Institutions should also evaluate the impacts of this new requirement on their compliance management systems (CMS), including policies, processes, procedures, systems and training, as these areas may require updates to comply with the new requirement. Compliance functions should review their overall CMS and areas where related regulatory requirements (e.g., Equal Credit Opportunity Act/Regulation B, Home Mortgage Disclosure Act/Regulation C) and business line operations may be impacted.
In September 2018, the Bureau of Consumer Financial Protection (BCFP) sued a California-based company, the president of the company, and sixteen related entities for potentially deceptive acts or practices under the Consumer Protection Financial Act of 2010 (CPFA) and violations of the Truth in Lending Act (TILA) related to pension advance products. Pension advance products are lump-sum cash payouts to retirees in exchange for some or all the retiree’s monthly pension payments for a specified time. The products often have high interest rates, fees, and pledge deposit accounts requirements. The BCFP alleged that the defendants:
- Misrepresented to consumers that the pension advance product was not a loan;
- Misrepresented to consumers that the products did not have an interest rate when in fact the difference between the lump sum consumers received and the installment amounts due (payable when the consumers received their disability, pension or other payments), referred to as a “discount,” may be akin to an interest rate charged to the consumer;
- Misrepresented to consumers that the product was comparable to or cheaper than a credit card account; and
- Misled consumers in stating there was no prepayment penalty.
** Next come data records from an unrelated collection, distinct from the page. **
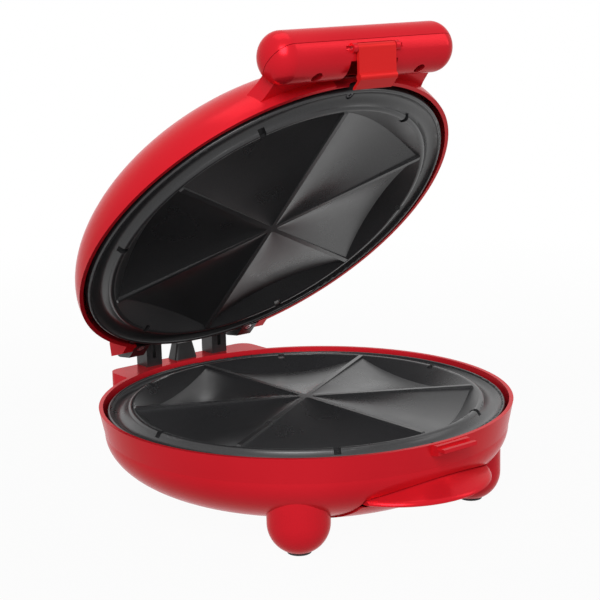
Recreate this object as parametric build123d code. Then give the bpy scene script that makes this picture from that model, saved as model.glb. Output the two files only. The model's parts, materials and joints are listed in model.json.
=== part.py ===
"""Countertop quesadilla maker with a hinged lid, a snap latch and a slide-out drip tray.

Millimetres, +Z up. The origin is on the table, under the middle of the round base. The handle is
at -Y and the hinge at +Y. The base and the lid are drawn about the same vertical axis, with the
lid closed, and everything on the lid is then swung open to the angle at which it stands.
"""

import os
from math import acos, cos, degrees, pi, radians, sin, sqrt, tan

from build123d import *

# ---------------------------------------------------------------- driving dimensions
rim_radius = 120.0  # inside of both housings' rims
wall = 2.4  # moulded wall of the housings
rim_height = 60.7  # top of the base's rim above the table
rim_gap = 3.6  # between the two rims when the lid is closed
lid_rise = 58.6  # height of the dome above its rim
lid_opening = 45.9  # degrees, how far the lid stands open

bowl_floor = 10.0  # underside of the bowl above the table
bowl_corner_width = 73.5  # half-axes of the bowl's elliptical corner
bowl_corner_height = 36.0

leg_radius = 17.5  # of the leg and of its half-round end
leg_x = 65.2
leg_y = 72.4
leg_sole_radius = 7.6  # flat under a leg's round end
leg_lift = 1.6  # the red leg ends this far above the table
heel_radius = 10.2  # of the two short feet under the bustle's back corners
heel_x = 43.0
heel_before_back = 12.1  # a heel's middle before the bustle's back wall
pad_radius = 6.8
pad_seat = 1.2  # depth of a pad's seat in the sole

hinge_behind_rim = 8.3  # hinge pin behind the inside of the rim
hinge_above_rim = 15.1
pin_radius = 2.5
running_clearance = 0.05  # radial, between a pin and the bore that turns on it

plate_clearance = 2.4  # between a cooking plate's edge and the rim around it
ring_inset = 13.9  # middle of the raised ring around the pockets, from the plate's edge
ring_width = 3.8
ring_drop = 0.8  # ring below the dividers' tops
pocket_count = 6
pocket_depth = 9.0
pocket_wall_run = 14.3  # deepest place of a pocket inside the ring
pocket_wall_drop = 1.9  # steep side of a divider, at the pocket's deepest place
divider_width = 2.8
plate_metal = 3.2  # casting's thickness under a pocket
moat_drop = 5.0
lip_width = 2.4
lip_drop = 2.1
vent_width = 4.0
plate_top_gap = 0.5  # between the dividers of the two plates, lid closed
moat_metal = 2.6
drain_inset = 6.6  # the hole in the moat, from the plate's edge
drain_radius = 2.7
drain_shoulder = 1.2  # left under the wide part of the hole, where the screw's head sits

element_ring_radius = 62.0
element_radius = 3.3
element_gap_degrees = 50.0

handle_radius = 14.4
handle_half_length = 65.1
handle_end_length = 12.0
handle_before_rim = 13.0  # handle's middle in front of the inside of the rim
handle_above_rim = 16.8
handle_wall = 2.2
handle_seam_drop = 3.3  # seam below the handle's middle
seam_gap = 0.3

latch_width = 26.6
latch_knuckle_radius = 2.4
latch_pin_radius = 1.25
latch_plate = 1.8
latch_length = 15.6  # from the pin to the middle of the rolled lower edge
latch_slope = 44.2  # degrees below the horizontal, going back towards the lid

catch_width = 24.0
catch_proud = 10.9  # the catch's lip outside the inside of the rim
catch_lip = (1.1, 3.1)  # top and underside of its lip below the rim's top
hook_tip = 3.9  # the latch's hook behind the catch's lip when it is shut

tray_half_width = 45.0
tray_clearance = 0.7
tray_wall = 1.9
tray_back_y = -40.0
tray_wall_top = 28.0
tray_pull_radius = 52.9  # half-moon pull, about its own vertical axis
tray_pull_proud = 12.5  # front of the pull outside the inside of the rim
tray_pull_top = 39.2  # at the bowl, in front
tray_pull_bottom = 30.0

close_gap = 0.2  # between two pieces that sit against each other

# ---------------------------------------------------------------- derived places
hinge_y = rim_radius + hinge_behind_rim
hinge_height = rim_height + hinge_above_rim
handle_y = -rim_radius - handle_before_rim
handle_height = rim_height + handle_above_rim
handle_seam_height = handle_height - handle_seam_drop
catch_reach = rim_radius + catch_proud
tray_pull_y = tray_pull_radius - rim_radius - tray_pull_proud
body_radius = rim_radius + wall
plate_radius = rim_radius - plate_clearance
bowl_corner_radius = body_radius - 2.9 - bowl_corner_width  # middle of the elliptical corner
lid_rim = rim_height + rim_gap
lid_radius = body_radius + 0.6
lower_plate_top = rim_height
upper_plate_top = rim_height + plate_top_gap
hinge_line = Axis((0, hinge_y, hinge_height), (-1, 0, 0))
ring_radius = plate_radius - ring_inset
pocket_deepest_radius = ring_radius - pocket_wall_run
drain_distance = plate_radius - drain_inset
plate_floor = pocket_depth + plate_metal  # deepest place of a casting's underside
bustle_back = hinge_y + 5.3
heel_y = bustle_back - heel_before_back
pad_places = [(x, -leg_y) for x in (-leg_x, leg_x)] + [(x, heel_y) for x in (-heel_x, heel_x)]
latch_y = handle_y - handle_radius + 2.2
latch_height = handle_height - 7.7


def face_of(*lines):
    """Face bounded by a closed run of lines and arcs."""
    return make_face([edge for line in lines for edge in line.edges()])


def outline(*points):
    """Face bounded by straight lines through the points."""
    return make_face(Polyline(*points, close=True))


def spun(face, at=(0, 0)):
    """Solid of revolution: the face's x is the radius and its y the height."""
    return Pos(at[0], at[1], 0) * revolve(Plane.XZ * face, Axis.Z)


def across(face, low, high):
    """Extrude a face drawn in (y, z) from x = low to x = high."""
    return extrude(Plane.YZ.offset(low) * face, high - low)


def block(low, high):
    """Box between two corners."""
    size = [b - a for a, b in zip(low, high)]
    middle = [(a + b) / 2 for a, b in zip(low, high)]
    return Pos(*middle) * Box(*size)


def rod(radius, start, end):
    """Round bar between two points."""
    start, end = Vector(*start), Vector(*end)
    plane = Plane(origin=start, z_dir=end - start)
    return extrude(plane * Circle(radius), (end - start).length)


def both_sides(piece):
    """The piece and its mirror image across the plane x = 0."""
    return [piece, mirror(piece, Plane.YZ)]


def pan_head_screw(at, direction, head_radius, head_height, shank_radius, length):
    """Screw whose head's underside is at a point; the shank runs along the direction."""
    at, direction = Vector(*at), Vector(*direction).normalized()
    head = rod(head_radius, at - direction * head_height, at)
    outer = max(head.edges().filter_by(GeomType.CIRCLE), key=lambda e: (e.arc_center - at).length)
    head = fillet([outer], head_height * 0.45)
    slot_plane = Plane(origin=at - direction * head_height, z_dir=direction)
    recess = [extrude(slot_plane * Rectangle(head_radius * 1.1, head_radius * 0.28), head_height / 2),
              extrude(slot_plane * Rectangle(head_radius * 0.28, head_radius * 1.1), head_height / 2)]
    return head + rod(shank_radius, at - direction * 0.1, at + direction * length) - recess


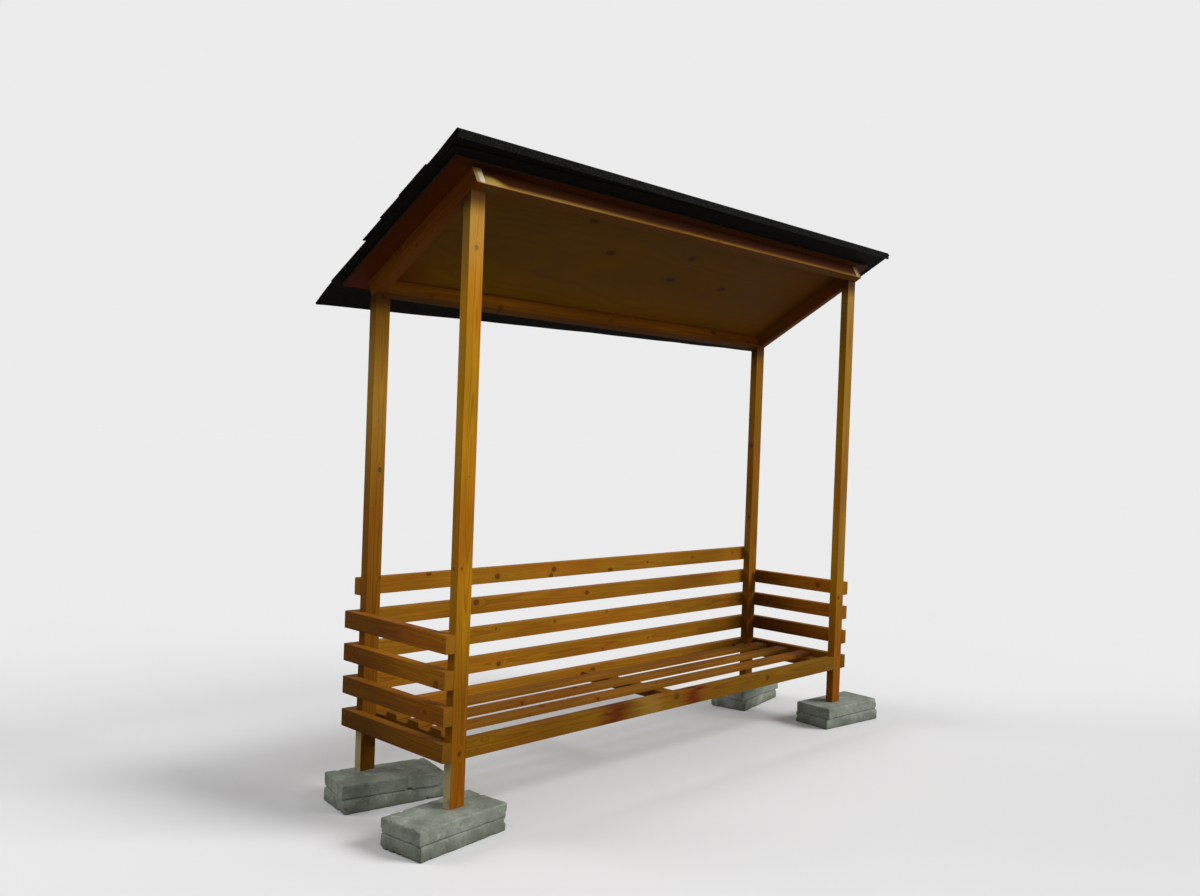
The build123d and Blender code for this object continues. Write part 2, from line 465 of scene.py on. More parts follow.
# Rafters' sawn ends: places across the end, and from the store's middle
CUT_PAINTED_SHADE = (0.026, 0.006)
CUT_LOWER_RIM = (-0.030, -0.022)
CUT_OUTER_RIM = (1.208, 1.200)


def worn_post_with_painted_light(node, painted_top_lighting=0.0, painted_lightening=0.0, painted_shadow=0.0):
    """Lighter high up as painted light, browner at the foot and darker under the roof as painted shade, raw
    on the outside below the slats.
    """
    low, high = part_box(node)
    outward = ALONG_STORE * (-1 if low.x < 0 else 1)
    slats_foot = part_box("end_slat_left_1")[0].z

    def wear_and_painted_light(coat, wood, grain):
        _, _, height = coat.parts(coat.place())
        # Painted light: a lighter, paler stretch part way up the rear left post
        stretch = coat.bell(ragged(height, grain.patch, 0.1), LIT_STRETCH_MIDDLE, LIT_STRETCH_SPREAD) * painted_lightening
        # Painted light: the front posts lighter higher up, and paler near the top
        light = coat.ease(ragged(height, grain.patch, 0.4), *PAINTED_LIGHT_HEIGHTS, 1.0, 1.0 + 0.26 * painted_top_lighting)
        wood = coat.shade(wood, light * (1.0 + stretch * 0.44))
        pale = coat.ease(ragged(height, grain.patch, 0.2), *PAINTED_HIGHLIGHT_HEIGHTS, 0.0, 0.27 * painted_top_lighting)
        wood = coat.mix(pale + stretch * 0.10, wood, PALE_TONE)
        # Painted shade on the front posts' sides near the top, under the roof
        side = coat.faces(ALONG_STORE, both=True) * coat.ease(height, *PAINTED_SIDE_SHADE_HEIGHTS) * painted_top_lighting
        wood = coat.shade(wood, 1.0 - side * 0.38)
        # Painted shadow: the front right post's front face darker and greyer from about 0.7 m up
        shadowed = coat.faces(-TO_BACK) * coat.ease(height, *PAINTED_SHADOW_HEIGHTS, 0.12, 1.0) * painted_shadow
        wood = coat.mix(shadowed * 0.22, coat.shade(wood, 1.0 - shadowed), PALE_TONE)
        # Painted shade: browner and darker towards the foot
        foot_shade = coat.ease(ragged(height, grain.patch, 0.2), *PAINTED_FOOT_SHADE_HEIGHTS, 0.0, 0.9)
        wood = coat.tint(foot_shade, wood, FOOT_SHADE_TINT)
        # Painted shade at the top of each post, under the roof
        wood = coat.mix(coat.ease(high.z - height, *EAVES_SHADE, 0.0, 0.90), wood, PAINTED_SHADE_TONE)
        below_slats = coat.ease(slats_foot - ragged(height, grain.streak, 0.02), *STAIN_ENDS)
        raw = coat.shade(coat.mix(grain.late, BARE_WOOD, BARE_RING), 0.82 + 0.3 * grain.patch)
        wood = coat.mix(coat.faces(outward) * below_slats, wood, raw)
        splash = coat.noise(coat.place(), scale=45.0, detail=4.0, roughness=0.65)
        soil = coat.ease(splash - (height - PAVERS_TOP) * 2.6, 0.42, 0.66, 0.0, 0.5)
        return coat.mix(soil, wood, SOIL)

    return wear_and_painted_light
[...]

Additionally, the complaint alleges that defendants did not provide required closed-end credit-related disclosures, including the finance charge and annual percentage rates, to these consumers, in violation of TILA. The BCFP’s suit joins that of several other states that have already taken action against the defendants.
The suit follows other actions taken by the BCFP regarding pension advance products and the potential for unfair, deceptive or abusive acts or practices (UDAAP) associated with such products. Such products, and others that offer advances against future income streams (such as litigation funding) pose unique risks to consumers that underscore the importance of monitoring promotional materials, customer contracts, and disclosures to ensure that such items adequately describe the terms and conditions of products. Institutions that offer or are considering offering such products should be aware of the risks associated with such products, and carefully assess such products for potential UDAAP-related risks.